I was born an American, but I got over it. In 1967, the Viet Nam war was too much for a Korean war veteran, and I decided to emigrate. I had several countries in mind but visited Canada first. I crossed the border at sundown and watched the lowering of the new Canadian flag. To understand my elation, you would have to participate in an American, corpse-de-ballet, flag-lowering grovel, complete with saluting, bugle calls, triangular folding, glycerin tears and synthetic-rubber reverence. But that Canada Customs agent, with his hat on his head and his cigar jutting from his mouth like the proud bowsprit of a Grand Banks schooner, reefed the flag off the halyards, sauntered across the lawn dragging it behind him, balled it up and stuffed it into the trunk of his car on top of his spare tire, tool boxes and hockey armor.
“By God!” I exclaimed. “This country is for me!” so I emigrated and became a Canadian citizen as soon as I could.

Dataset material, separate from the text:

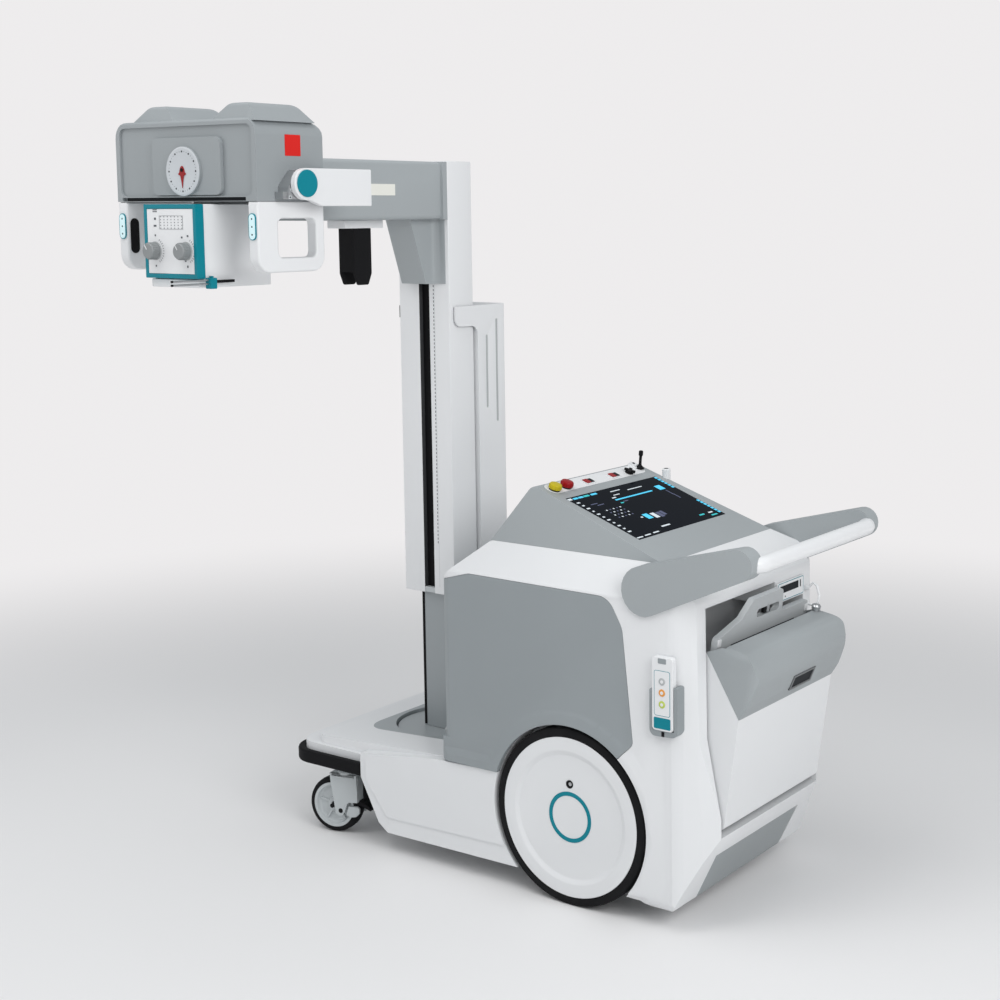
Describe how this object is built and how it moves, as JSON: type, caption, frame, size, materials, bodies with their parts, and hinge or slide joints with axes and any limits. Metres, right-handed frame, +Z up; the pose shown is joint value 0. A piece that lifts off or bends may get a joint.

Oh, please! Can’t we keep this? Can’t we please ball up all the empty, chauvinistic, maudlin, anthem-singing, flag-worshipping quasi-patriotism and stuff it south of the border where it belongs?
Vancouver, March 20, 1998
Some Thoughts on the Great
Parliamentary Flag Debate
Leigh Cross
Yes Helen, I agree. I think for we Canadians it might just be a push back aganist all the American hype of promoting “America the Great land of the free, etc. etc. ” Think most of the world knows better now, hopefully!
I was raised to be happy living here but not to go flag waving. It saddens me to see Canada buying into the patriotism stuff on Canada Day. This pride of country leads us to putting up boundries and wars. No flags here.